An example that specifies a grid of initial values
The following data and model is from the documentation of the NLMIXED procedure. The data describe the number of failures and operating hours for 10 pumps. The pumps are divided into two groups: those that are operated continuously (group=1) and those operated intermittently (group=2). The number of failures is modeled by a Poisson distribution whose parameter (lambda) is fit by a linear regression with separate slopes and intercepts for each group. The example in the documentation specifies a single initial value (0 or 1) for each of the five parameters. In contrast, the following call to PROC NLMIXED specifies multiple initial values for each parameter:
data pump; input y t group;q pump = _n_; logtstd = log(t) - 2.4564900; datalines; 5 94.320 1 1 15.720 2 5 62.880 1 14 125.760 1 3 5.240 2 19 31.440 1 1 1.048 2 1 1.048 2 4 2.096 2 22 10.480 2 ; proc nlmixed data=pump; parms logsig 0 1 /* multiple initial guesses for each parameter */ beta1 -1 to 1 by 0.5 beta2 -1 to 1 by 0.5 alpha1 1 5 10 alpha2 1 5; /* use BEST=10 option to see top 10 choices */ if (group = 1) then eta = alpha1 + beta1*logtstd + e; else eta = alpha2 + beta2*logtstd + e; lambda = exp(eta); model y ~ poisson(lambda); random e ~ normal(0,exp(2*logsig)) subject=pump; run;
On the PARMS statement, several guesses are provided for each parameter. Two or three guesses are listed for the logsig, alpha1, and alpha2 parameters. An arithmetic sequence of values is provided for the beta1 and beta2 parameters. The syntax for an arithmetic sequence is start TO stop BY increment, although you can omit the BY clause if the increment is 1. In this example, the arithmetic sequence is equivalent to the list -1, -0.5, 0, 0.5, 1.

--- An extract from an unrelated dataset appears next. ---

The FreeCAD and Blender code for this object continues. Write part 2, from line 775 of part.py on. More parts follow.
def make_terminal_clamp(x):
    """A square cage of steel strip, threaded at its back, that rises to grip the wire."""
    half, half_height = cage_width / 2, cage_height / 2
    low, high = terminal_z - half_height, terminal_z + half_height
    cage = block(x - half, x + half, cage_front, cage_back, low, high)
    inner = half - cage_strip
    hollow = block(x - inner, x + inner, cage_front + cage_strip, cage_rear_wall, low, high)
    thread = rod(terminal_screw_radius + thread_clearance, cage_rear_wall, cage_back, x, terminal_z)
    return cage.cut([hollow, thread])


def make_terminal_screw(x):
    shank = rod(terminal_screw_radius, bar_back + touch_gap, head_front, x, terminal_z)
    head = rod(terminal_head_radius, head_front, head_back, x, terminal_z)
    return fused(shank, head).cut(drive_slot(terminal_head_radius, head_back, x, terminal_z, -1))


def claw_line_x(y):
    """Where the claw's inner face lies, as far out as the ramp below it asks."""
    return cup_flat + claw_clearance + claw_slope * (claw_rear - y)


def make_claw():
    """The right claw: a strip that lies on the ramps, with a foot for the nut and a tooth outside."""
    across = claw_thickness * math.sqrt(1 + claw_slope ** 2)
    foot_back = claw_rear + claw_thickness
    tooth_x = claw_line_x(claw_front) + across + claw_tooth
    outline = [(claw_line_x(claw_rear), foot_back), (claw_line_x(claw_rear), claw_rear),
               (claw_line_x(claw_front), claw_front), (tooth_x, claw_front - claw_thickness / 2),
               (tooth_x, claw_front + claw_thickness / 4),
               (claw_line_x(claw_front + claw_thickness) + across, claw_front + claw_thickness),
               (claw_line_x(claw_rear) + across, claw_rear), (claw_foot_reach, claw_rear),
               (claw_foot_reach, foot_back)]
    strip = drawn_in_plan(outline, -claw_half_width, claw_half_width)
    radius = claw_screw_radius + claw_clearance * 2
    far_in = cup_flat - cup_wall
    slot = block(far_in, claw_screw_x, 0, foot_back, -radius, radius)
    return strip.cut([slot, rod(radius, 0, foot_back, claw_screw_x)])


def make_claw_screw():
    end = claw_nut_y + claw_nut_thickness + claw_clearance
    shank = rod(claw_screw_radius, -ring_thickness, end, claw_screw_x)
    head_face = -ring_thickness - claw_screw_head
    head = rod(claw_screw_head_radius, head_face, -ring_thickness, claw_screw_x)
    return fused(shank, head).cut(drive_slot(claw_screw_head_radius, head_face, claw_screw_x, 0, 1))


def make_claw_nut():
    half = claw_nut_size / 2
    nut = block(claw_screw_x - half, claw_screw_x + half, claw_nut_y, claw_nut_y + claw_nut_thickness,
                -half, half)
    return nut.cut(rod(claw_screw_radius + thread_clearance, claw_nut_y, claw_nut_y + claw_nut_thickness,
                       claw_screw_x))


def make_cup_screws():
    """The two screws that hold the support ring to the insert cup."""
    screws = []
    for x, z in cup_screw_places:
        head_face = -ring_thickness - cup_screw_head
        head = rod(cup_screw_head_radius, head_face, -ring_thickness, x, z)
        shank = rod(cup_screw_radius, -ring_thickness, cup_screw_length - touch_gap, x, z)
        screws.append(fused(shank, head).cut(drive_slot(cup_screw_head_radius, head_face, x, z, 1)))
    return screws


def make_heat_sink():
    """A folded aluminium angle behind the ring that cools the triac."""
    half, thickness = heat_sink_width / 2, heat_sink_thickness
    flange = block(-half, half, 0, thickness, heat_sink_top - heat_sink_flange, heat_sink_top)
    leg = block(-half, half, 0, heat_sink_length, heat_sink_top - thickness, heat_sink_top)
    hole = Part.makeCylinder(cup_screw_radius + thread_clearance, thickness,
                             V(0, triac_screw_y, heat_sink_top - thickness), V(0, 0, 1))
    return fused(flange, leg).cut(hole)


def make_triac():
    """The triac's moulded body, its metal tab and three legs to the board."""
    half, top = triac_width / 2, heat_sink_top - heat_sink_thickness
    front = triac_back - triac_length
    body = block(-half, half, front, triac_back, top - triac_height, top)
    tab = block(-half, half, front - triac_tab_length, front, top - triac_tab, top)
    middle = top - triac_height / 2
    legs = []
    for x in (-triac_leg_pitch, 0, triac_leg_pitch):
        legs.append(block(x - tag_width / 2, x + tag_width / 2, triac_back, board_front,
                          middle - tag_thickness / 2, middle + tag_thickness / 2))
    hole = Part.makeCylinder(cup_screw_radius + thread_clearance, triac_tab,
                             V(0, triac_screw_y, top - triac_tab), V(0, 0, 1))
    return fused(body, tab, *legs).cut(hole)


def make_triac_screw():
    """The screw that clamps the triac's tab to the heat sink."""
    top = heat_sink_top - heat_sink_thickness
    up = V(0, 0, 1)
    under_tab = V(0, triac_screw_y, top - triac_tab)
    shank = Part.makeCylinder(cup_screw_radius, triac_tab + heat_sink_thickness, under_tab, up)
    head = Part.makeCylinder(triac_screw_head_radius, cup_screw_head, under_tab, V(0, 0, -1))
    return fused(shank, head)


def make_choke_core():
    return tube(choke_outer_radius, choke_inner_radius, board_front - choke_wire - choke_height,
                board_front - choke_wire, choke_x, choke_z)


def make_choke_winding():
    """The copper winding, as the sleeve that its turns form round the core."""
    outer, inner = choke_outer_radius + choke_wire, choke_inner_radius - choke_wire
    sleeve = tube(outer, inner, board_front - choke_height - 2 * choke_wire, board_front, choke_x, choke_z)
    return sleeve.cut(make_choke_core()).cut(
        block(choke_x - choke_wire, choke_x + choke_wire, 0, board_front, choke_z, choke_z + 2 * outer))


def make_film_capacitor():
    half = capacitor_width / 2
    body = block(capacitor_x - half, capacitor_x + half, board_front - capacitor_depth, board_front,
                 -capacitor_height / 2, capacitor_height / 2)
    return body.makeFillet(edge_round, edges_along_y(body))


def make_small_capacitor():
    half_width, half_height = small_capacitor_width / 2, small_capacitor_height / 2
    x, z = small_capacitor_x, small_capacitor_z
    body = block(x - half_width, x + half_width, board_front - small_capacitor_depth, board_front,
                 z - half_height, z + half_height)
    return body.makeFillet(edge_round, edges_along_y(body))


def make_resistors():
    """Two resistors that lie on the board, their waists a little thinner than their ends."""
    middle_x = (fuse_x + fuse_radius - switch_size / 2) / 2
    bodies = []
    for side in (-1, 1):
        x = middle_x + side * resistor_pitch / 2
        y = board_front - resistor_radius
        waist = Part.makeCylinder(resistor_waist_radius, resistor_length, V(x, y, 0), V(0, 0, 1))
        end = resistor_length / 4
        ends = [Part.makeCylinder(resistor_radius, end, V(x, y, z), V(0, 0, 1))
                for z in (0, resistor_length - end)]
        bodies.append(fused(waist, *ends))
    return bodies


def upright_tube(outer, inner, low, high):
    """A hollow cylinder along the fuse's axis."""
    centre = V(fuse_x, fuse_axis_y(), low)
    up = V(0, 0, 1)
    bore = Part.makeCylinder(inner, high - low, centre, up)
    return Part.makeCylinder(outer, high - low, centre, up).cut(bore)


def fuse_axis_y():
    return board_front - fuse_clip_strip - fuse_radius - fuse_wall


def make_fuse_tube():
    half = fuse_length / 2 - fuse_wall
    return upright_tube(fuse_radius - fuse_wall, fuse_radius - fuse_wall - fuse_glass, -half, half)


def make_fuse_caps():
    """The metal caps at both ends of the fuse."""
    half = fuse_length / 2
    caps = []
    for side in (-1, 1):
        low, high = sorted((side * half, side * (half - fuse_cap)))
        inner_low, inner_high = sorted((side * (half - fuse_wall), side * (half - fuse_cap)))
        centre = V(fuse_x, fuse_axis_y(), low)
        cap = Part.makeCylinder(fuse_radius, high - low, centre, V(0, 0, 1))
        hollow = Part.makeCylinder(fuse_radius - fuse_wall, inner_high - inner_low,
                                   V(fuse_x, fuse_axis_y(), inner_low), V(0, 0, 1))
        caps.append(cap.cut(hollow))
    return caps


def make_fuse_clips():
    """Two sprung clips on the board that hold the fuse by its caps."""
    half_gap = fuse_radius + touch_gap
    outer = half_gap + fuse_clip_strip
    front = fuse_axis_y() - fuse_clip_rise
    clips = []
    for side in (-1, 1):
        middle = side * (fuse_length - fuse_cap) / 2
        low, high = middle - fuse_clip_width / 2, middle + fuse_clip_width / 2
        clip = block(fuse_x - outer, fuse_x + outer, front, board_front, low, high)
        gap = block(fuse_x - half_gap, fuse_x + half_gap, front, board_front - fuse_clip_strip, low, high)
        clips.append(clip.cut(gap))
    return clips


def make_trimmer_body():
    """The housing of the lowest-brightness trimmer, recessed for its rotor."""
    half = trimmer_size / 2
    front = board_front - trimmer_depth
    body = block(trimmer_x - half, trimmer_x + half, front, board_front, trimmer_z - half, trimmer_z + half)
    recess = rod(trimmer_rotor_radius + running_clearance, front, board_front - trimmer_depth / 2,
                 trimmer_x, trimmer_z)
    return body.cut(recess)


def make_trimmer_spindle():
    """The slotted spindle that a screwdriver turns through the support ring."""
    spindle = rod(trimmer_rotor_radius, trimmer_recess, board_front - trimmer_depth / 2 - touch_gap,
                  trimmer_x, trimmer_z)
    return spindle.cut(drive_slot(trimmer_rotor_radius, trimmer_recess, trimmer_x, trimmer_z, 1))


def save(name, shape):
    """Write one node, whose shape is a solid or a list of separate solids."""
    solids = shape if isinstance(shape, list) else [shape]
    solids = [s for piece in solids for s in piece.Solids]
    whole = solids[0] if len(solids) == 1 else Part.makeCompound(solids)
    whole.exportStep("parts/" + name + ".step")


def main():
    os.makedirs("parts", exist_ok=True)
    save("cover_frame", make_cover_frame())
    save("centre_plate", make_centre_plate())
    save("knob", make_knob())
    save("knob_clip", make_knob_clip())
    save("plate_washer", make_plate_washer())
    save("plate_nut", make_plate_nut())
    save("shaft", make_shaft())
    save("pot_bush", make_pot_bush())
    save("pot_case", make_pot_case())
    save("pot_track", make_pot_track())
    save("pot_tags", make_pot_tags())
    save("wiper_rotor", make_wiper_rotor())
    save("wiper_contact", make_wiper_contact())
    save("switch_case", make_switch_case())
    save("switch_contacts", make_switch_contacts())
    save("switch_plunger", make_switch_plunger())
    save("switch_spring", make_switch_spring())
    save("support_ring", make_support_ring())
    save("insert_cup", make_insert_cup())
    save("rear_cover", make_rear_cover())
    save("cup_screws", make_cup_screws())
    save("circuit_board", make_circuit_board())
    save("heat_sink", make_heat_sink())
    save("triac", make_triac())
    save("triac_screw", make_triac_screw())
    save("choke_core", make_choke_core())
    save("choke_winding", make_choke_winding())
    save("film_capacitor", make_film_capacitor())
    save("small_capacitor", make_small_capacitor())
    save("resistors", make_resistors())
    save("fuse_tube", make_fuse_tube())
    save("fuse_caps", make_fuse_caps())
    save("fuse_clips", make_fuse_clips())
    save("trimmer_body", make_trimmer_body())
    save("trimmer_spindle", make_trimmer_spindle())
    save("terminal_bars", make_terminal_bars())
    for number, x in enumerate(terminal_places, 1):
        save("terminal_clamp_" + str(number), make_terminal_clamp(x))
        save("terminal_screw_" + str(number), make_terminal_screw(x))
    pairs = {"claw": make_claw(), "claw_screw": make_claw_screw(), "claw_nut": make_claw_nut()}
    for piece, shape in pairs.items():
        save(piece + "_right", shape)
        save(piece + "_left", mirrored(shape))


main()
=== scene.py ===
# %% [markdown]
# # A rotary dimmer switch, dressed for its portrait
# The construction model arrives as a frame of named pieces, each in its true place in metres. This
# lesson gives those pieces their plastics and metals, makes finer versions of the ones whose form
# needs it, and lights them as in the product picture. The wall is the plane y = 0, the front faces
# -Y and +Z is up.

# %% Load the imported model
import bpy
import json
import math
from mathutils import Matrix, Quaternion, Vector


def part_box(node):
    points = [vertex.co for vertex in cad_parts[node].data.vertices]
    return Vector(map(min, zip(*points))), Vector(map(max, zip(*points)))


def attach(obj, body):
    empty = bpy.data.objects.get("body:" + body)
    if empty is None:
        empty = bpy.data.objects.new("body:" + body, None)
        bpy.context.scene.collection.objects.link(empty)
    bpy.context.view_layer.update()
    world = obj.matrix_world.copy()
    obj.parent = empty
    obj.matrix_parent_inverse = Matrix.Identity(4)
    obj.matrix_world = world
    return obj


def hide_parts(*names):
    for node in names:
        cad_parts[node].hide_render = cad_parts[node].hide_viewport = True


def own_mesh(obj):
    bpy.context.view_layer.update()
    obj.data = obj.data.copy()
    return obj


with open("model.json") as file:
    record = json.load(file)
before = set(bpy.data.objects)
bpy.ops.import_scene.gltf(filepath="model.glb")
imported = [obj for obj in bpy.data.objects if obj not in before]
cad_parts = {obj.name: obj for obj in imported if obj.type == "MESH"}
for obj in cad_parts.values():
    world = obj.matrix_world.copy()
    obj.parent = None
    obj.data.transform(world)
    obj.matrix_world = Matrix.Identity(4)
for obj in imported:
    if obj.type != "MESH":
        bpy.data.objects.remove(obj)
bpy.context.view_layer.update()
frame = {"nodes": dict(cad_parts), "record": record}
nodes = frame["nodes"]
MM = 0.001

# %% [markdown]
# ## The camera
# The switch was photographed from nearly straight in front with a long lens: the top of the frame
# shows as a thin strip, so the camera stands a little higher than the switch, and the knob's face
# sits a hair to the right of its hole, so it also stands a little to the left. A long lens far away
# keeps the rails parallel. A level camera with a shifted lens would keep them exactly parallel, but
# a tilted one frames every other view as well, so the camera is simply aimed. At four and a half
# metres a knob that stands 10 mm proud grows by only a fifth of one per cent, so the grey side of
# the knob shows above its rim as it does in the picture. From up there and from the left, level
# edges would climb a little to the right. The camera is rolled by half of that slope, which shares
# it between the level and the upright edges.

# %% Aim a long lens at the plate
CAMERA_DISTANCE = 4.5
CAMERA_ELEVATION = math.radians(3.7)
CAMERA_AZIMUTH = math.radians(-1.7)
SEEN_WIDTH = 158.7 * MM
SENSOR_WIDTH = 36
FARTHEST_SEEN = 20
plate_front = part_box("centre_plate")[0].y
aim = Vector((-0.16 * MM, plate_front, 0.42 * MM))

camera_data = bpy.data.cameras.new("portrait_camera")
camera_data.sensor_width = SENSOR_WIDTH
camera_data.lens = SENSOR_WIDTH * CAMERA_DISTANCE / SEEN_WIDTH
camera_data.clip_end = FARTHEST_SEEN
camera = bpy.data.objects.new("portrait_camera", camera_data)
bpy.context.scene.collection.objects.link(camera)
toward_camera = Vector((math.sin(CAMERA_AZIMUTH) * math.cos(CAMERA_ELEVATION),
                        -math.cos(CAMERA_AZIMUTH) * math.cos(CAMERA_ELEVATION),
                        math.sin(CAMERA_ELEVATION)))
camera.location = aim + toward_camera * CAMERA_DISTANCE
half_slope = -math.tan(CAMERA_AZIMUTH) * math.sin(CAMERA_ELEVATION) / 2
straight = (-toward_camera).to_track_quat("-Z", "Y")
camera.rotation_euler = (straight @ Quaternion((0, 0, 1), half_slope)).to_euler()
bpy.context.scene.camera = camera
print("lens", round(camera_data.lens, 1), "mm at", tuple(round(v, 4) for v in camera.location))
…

The procedure will form the Cartesian product of the guesses for each parameter. Thus the previous syntax specifies a uniform grid of points in parameter space that contains 2 x 5 x 5 x 3 x 2 = 300 initial guesses. As this example indicates, the grid size grows geometrically with the number of values for each parameter. Therefore, resist the urge to use a fine grid for each parameter. That will result in many unnecessary evaluations of the log-likelihood function.
The following table shows a few of the 300 initial parameter values, along with the negative log-likelihood function evaluated at each set of parameters. From among the 300 initial guesses, the procedure will find the combination that results in the smallest value of the negative log-likelihood function and use that value to initialize the optimization algorithm.

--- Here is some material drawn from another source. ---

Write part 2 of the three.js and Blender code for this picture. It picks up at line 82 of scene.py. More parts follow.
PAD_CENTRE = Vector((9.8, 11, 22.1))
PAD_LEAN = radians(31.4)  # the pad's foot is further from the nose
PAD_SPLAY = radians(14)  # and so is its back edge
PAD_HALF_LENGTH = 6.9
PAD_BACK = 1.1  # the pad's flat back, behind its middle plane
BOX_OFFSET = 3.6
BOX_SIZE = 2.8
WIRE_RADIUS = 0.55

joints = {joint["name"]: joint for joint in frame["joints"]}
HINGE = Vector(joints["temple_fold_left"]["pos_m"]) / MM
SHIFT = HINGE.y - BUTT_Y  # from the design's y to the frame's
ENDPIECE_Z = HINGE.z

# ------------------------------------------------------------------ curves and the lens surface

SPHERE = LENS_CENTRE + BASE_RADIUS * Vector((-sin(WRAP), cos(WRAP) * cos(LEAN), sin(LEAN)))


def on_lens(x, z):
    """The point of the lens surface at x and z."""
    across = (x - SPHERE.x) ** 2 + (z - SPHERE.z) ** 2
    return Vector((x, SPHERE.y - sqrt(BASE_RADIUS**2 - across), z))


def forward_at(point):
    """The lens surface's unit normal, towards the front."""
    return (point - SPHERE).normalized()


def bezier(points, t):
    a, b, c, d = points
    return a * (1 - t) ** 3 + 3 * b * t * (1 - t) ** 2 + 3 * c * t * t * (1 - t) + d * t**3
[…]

If you want to visualize the range of values for the log-likelihood function, you can graph the negative log-likelihood versus the row number. In the following graph, a star indicates the parameter value in the grid that has the smallest value of the negative log-likelihood. I used the IMAGEMAP option on the ODS GRAPHICS statement to turn on tool tips for the graph, so that the parameter values for each point appears when you hover the mouse pointer over the point.
The graph shows that about 10 parameter values have roughly equivalent log-likelihood values. If you want to see those values in a table, you can add the BEST=10 option on the PARMS statement. In this example, there is little reason to choose the smallest parameter value over some of the other values that have a similar log-likelihood.

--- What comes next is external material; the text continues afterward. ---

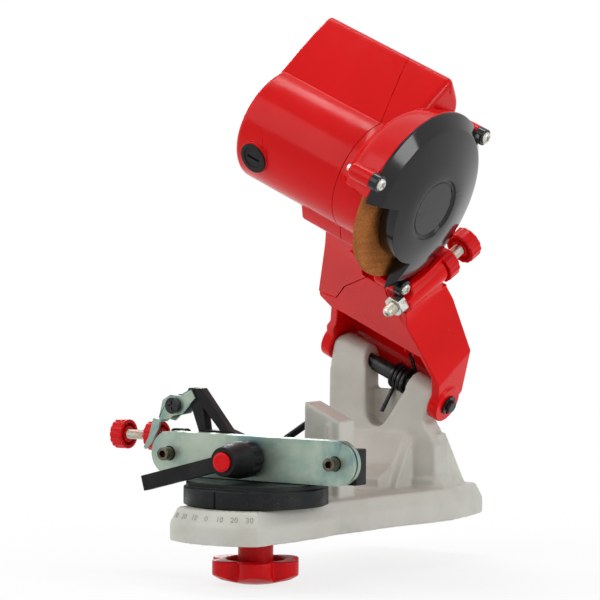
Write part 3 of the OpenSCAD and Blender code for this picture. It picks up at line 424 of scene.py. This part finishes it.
tilt = radians(25)
pivot = Matrix.Translation((0, 151, 91.6)) @ Matrix.Rotation(tilt, 4, "Y")
wire_r, coil_r, coil_turns, coil_from, coil_pitch = 1.3, 7.2, 4, 4.4, 2.9
first = -27.0
last = first + 360*coil_turns + 77
count = 40*coil_turns
path = [Vector((8.5, -4.5, -24.5))]
for i in range(count + 1):
    a = first + (last - first)*i/count
    path.append(Vector((coil_from + (a - first)/360*coil_pitch, coil_r*cos(radians(a)), coil_r*sin(radians(a)))))
path.append(Vector((16.4, -13.2, 20.4)))
line = bpy.data.meshes.new("spring_wire")
line.from_pydata([(pivot @ p)*mm for p in path], [(i, i + 1) for i in range(len(path) - 1)], [])
wire_tree, give = node_group("wire_tree", Wire_radius="Float", Sides="Int", Finish="Material")
curve = step(wire_tree, "MeshToCurve", {"Mesh": give["Geometry"]})
ring = step(wire_tree, "CurvePrimitiveCircle", {"Resolution": give["Sides"], "Radius": give["Wire radius"]})
swept = step(wire_tree, "CurveToMesh", {"Curve": curve.outputs[0], "Profile Curve": ring.outputs[0],
                                        "Fill Caps": True})
end_tree(wire_tree, swept.outputs[0], give["Finish"])
spring = smooth(grow("torsion_spring", wire_tree, line, Wire_radius=wire_r*mm, Sides=14, Finish=blued))
finished(spring, blued, "return_spring")

# ---- chain guide ----
# A black rod with a tapered end, pressed into the left side of the pillar, that
# carries the slack chain away from the wheel.
satin_black = cloudy(material("satin_black_plastic", (0.010, 0.010, 0.011), 0.4, specular=0.16), (60, 7, 0.65),
                     [(0.42, (0.007, 0.007, 0.008)), (0.62, (0.014, 0.014, 0.015)), (0.8, (0.035, 0.035, 0.035))],
                     (150, 4, 0.34, 0.55), [(1600, 2, 0.00006)])
rounded_copy("chain_guide", "chain_guide_rod", 0.4, satin_black)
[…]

Create a file for the initial parameters
The ability to specify lists and arithmetic sequences is powerful, but sometimes you might want to use parameter values from a previous experiment or study or from a simplified model for the data. Alternatively, you might want to generate initial parameter values randomly from a distribution such as the uniform, normal, or exponential distributions. The PARMS statement in PROC NLMIXED supports a DATA= option that enables you to specify a data set for which each row is a set of parameter values. (In PROC NLIN and other SAS procedures, use the PDATA= option.) For example, the following DATA step specifies two or three values for the logsig, alpha1, and alpha2 parameters. It specifies random values in the interval (-1, 1) for the beta1 and beta2 parameters. The ParamData data set has 12 rows. The NLMIXED procedure evaluates the model on these 12 guesses, prints the top 5, and then uses the best value to initialize the optimization algorithm:
data ParamData; call streaminit(54321); do logsig = 0, 1; do alpha1 = 1, 5, 10; do alpha2 = 1, 5; beta1 = -1 + 2*rand("uniform"); /* beta1 ~ U(-1, 1) */ beta2 = -1 + 2*rand("uniform"); /* beta2 ~ U(-1, 1) */ output; end; end; end; run; proc nlmixed data=pump; parms / DATA=ParamData BEST=5; /* read guesses for parameters from data set */ if (group = 1) then eta = alpha1 + beta1*logtstd + e; else eta = alpha2 + beta2*logtstd + e; lambda = exp(eta); model y ~ poisson(lambda); random e ~ normal(0,exp(2*logsig)) subject=pump; run;
As mentioned, the values for the parameters can come from anywhere. Sometimes random values are more effective than values on a regular grid. If you use a BOUNDS statement to specify valid values for the parameters, any infeasible parameters are discarded and only feasible parameter values are used.
In summary, this article provides an example of a syntax to specify a grid of initial parameters. SAS procedures that support a grid search include NLIN, NLMIXED, MIXED and GLIMMIX (for covariance parameters), SPP, and MODEL. You can also put multiple guesses into a "wide form" data set: the names of the parameters are the columns and each row contains a different combination of the parameters.
It is worth emphasizing that if your model does not converge, it might not be the parameter search that is at fault. It is more likely that the model does not fit your data. Although the technique in this article is useful for finding parameters so that the optimization algorithm converges, no technique cannot compensate for an incorrect model.